(Scripts that build objects)
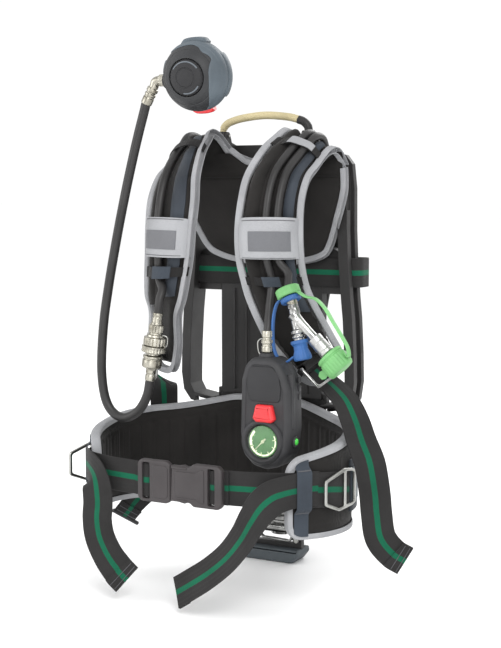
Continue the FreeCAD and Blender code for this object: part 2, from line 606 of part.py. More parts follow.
reg_path = ([COUPLING_TOP + COUPLING_AXIS * 104.3]
            + [(x, SWIVEL_Y, z) for x, z in REG_HOSE])
save("regulator_hose", fuse(tube(reg_path, 7.0), cyl(FERRULE_TOP, FERRULE_AXIS, 8.6, 26)))
save("hose_elbow", fuse(swivel_cyl(-88, 6.4, 36),
                        Part.makeSphere(7.4, Vec(-87.5, SWIVEL_Y, 755)),
                        cyl(FERRULE_TOP - FERRULE_AXIS * 0.4, FERRULE_AXIS * -1, 7.2, 8),
                        swivel_cyl(-78, 8.5, 8)))

# ---------------------------------------------------------------- demand regulator
# (r, z) profiles about the regulator axis
MASK_PORT_R = 22.5
REG_R = 50.0
HOUSING = [(MASK_PORT_R, -46), (MASK_PORT_R, -30), (38, -26.5), (46.5, -17), (REG_R, -5),
           (REG_R, 3), (47, 3), (47, -4.5), (44, -14.5), (36, -23), (19, -26), (19, -46)]
HOUSING_CAVITY = [(0, -20), (44, -14.5), (47, -4.5), (47, 6), (0, 6)]
BOSS_CLEARANCE = [(0, -20), (43.9, -14.6), (46.9, -4.5), (46.9, 40), (0, 40)]
COVER = [(49.5, 3.3), (49.0, 8), (46, 17), (40, 26), (33, 33), (27, 36.5), (27, 33.5),
         (31.5, 30.5), (38, 24), (43.6, 15.5), (46.3, 8), (46.6, 3.3)]
PUSH_CAP = [(0, 42), (10, 41.5), (19, 39.5), (25, 36), (26.3, 33), (26.3, 29.5), (0, 29.5)]
DIAPHRAGM = [(0, 20), (30, 20), (34, 22), (38, 20), (38, 18.8), (34, 20.6), (30, 18.6),
             (0, 18.6)]


def on_regulator(shape):
    return placed(shape, REG_CENTRE, REG_AXIS)


cavity = revolve(HOUSING_CAVITY)
housing = revolve(HOUSING).fuse(box(-20, 47, -14, 11, 55.5, 3)).cut(cavity)
housing = housing.fuse(box(-53, -20, -13, -46, 9, 3)).cut(cavity)
housing = on_regulator(housing.cut(box(-11, -62, -20, 21, -40, -3.2)))    # button recess
boss = swivel_cyl(-69.5, 12.5, 24).cut(on_regulator(revolve(BOSS_CLEARANCE)))
housing = housing.fuse(boss).cut(swivel_cyl(-71, 6.5, 21))
save("regulator_housing", largest_solid(housing))
save("regulator_cover", on_regulator(revolve(COVER)).cut(swivel_cyl(-71, 12.8, 26)))
save("push_cap", on_regulator(revolve(PUSH_CAP)))
save("diaphragm", on_regulator(revolve(DIAPHRAGM)))
save("demand_lever", on_regulator(fuse(box(-26, -3, 10, 4, 3, 11.6),
                                       cyl((-26, -4, 10.8), Y_AXIS, 2.4, 8))))
save("release_button", on_regulator(box(-10.4, -54.5, -19.4, 20.4, -43, -3.8)))

# ---------------------------------------------------------------- console, pressure gauge
CONSOLE_FRONT, CONSOLE_SPLIT, CONSOLE_BACK = -238.0, CONSOLE_Y, -193.0    # y values
GAUGE_X, GAUGE_Z, GAUGE_R = 108.3, 242.6, 23.0
ALARM_CENTRE = (112, 283.5)
SIDE_BUTTON_Y, SIDE_BUTTON_Z = -216, 243
# (x, z) outlines
CONSOLE = [(90, 362), (122, 362), (134, 355), (143.5, 339), (150, 318), (151, 262), (147, 226),
           (132, 207), (112, 202), (92, 207), (76, 222), (71, 252), (73, 330), (79, 350)]
ALARM_RECESS = [(99, 296.5), (125, 296.5), (130, 276), (125, 270.5), (99, 270.5), (94, 276)]

console_mean = (sum(x for x, z in CONSOLE) / len(CONSOLE),
                sum(z for x, z in CONSOLE) / len(CONSOLE))
console_inner = scale_outline(CONSOLE, console_mean, 0.925, 0.965)


def gauge_disc(depth, radius, length):
    """Disc on the gauge axis; depth is measured back from the console front."""
    return cyl((GAUGE_X, CONSOLE_FRONT + depth, GAUGE_Z), Y_AXIS, radius, length)


swivel_bore = cyl((CONSOLE_X, CONSOLE_Y, 350), Z_AXIS, 4.6, 16)
side_hole = cyl((140, SIDE_BUTTON_Y, SIDE_BUTTON_Z), X_AXIS, 5.3, 20)

front = extrude_xz(CONSOLE, CONSOLE_FRONT, CONSOLE_SPLIT)
front = front.cut(extrude_xz(console_inner, CONSOLE_FRONT + 3, CONSOLE_SPLIT + 1))
front = front.fuse(gauge_disc(-1.4, GAUGE_R + 4, 8)).cut(gauge_disc(-3, GAUGE_R + 0.3, 12))
front = front.cut(extrude_xz(ALARM_RECESS, CONSOLE_FRONT - 3, CONSOLE_FRONT + 6))
save("console_front", front.cut(swivel_bore).cut(side_hole))

rear = extrude_xz(CONSOLE, CONSOLE_SPLIT + 0.05, CONSOLE_BACK)
rear = rear.cut(extrude_xz(console_inner, CONSOLE_SPLIT - 1, CONSOLE_BACK - 3))
save("console_rear", rear.cut(swivel_bore).cut(side_hole))

save("gauge_dial", gauge_disc(2.5, GAUGE_R, 3).cut(gauge_disc(1, 1.5, 6)))
pointer = extrude_xz([(GAUGE_X + dx, GAUGE_Z + dz)
                      for dx, dz in ((-1.2, -6), (1.2, -6), (0.3, 18), (-0.3, 18))],
                     CONSOLE_FRONT + 1.2, CONSOLE_FRONT + 2.1)
needle = fuse(gauge_disc(1.2, 2.4, 0.9), gauge_disc(1.3, 1.4, 3.5), pointer)
needle.rotate(Vec(GAUGE_X, 0, GAUGE_Z), Y_AXIS, -135)
save("gauge_needle", needle)
save("gauge_lens", gauge_disc(-1.2, GAUGE_R + 0.2, 1.9))

save("alarm_button", fuse(
    extrude_xz(scale_outline(ALARM_RECESS, ALARM_CENTRE, 0.965, 0.965),
               CONSOLE_FRONT - 3.5, CONSOLE_FRONT + 5),
    extrude_xz(scale_outline(ALARM_RECESS, ALARM_CENTRE, 0.8, 0.8),
               CONSOLE_FRONT - 6.5, CONSOLE_FRONT - 3.5)))
save("side_button", cyl((146.2, SIDE_BUTTON_Y, SIDE_BUTTON_Z), X_AXIS, 5.0, 6.6))
save("console_battery", box(90, -209, 290, 134, -197.5, 338))

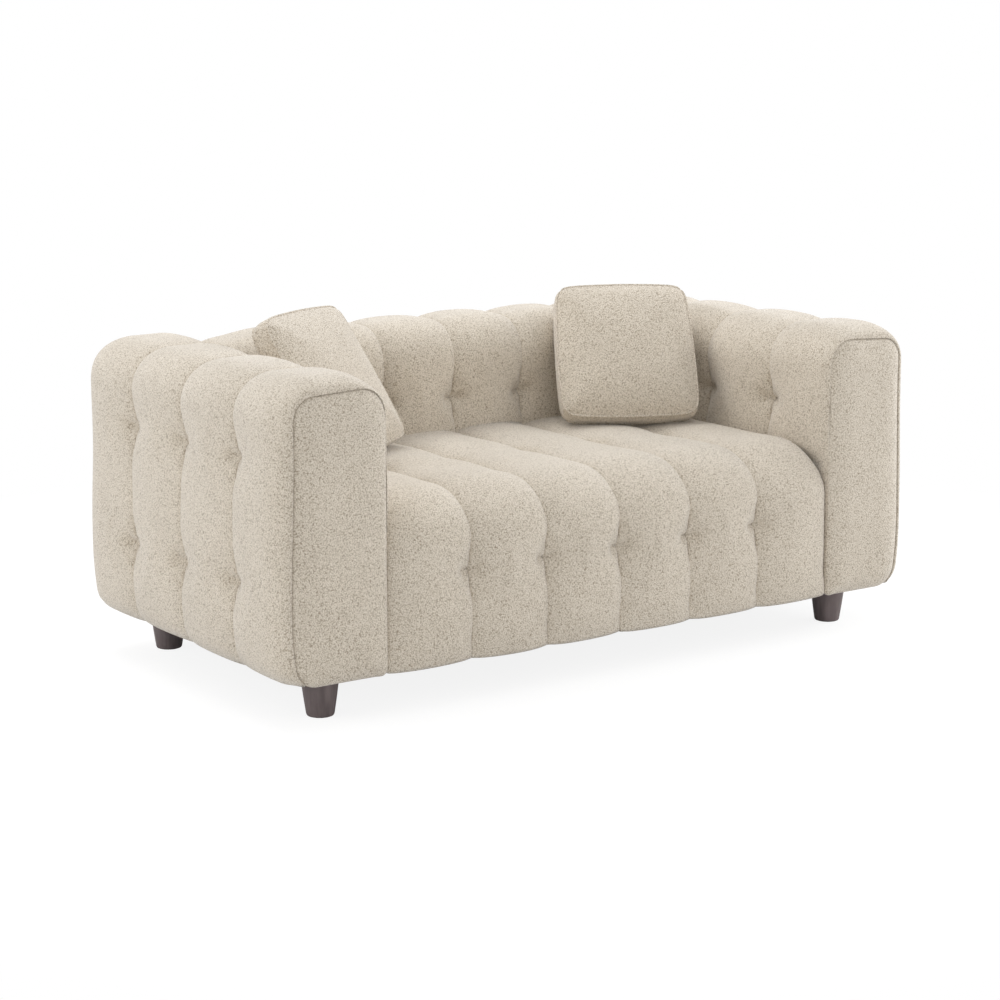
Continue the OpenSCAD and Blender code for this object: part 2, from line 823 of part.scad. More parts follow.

◆ **YOUR GOAL**
Search the data for the string "follow" and copy each line where it appears.

◆ **EXPECTED ANSWER**
Continue the FreeCAD and Blender code for this object: part 2, from line 606 of part.py. More parts follow.
Continue the OpenSCAD and Blender code for this object: part 2, from line 823 of part.scad. More parts follow.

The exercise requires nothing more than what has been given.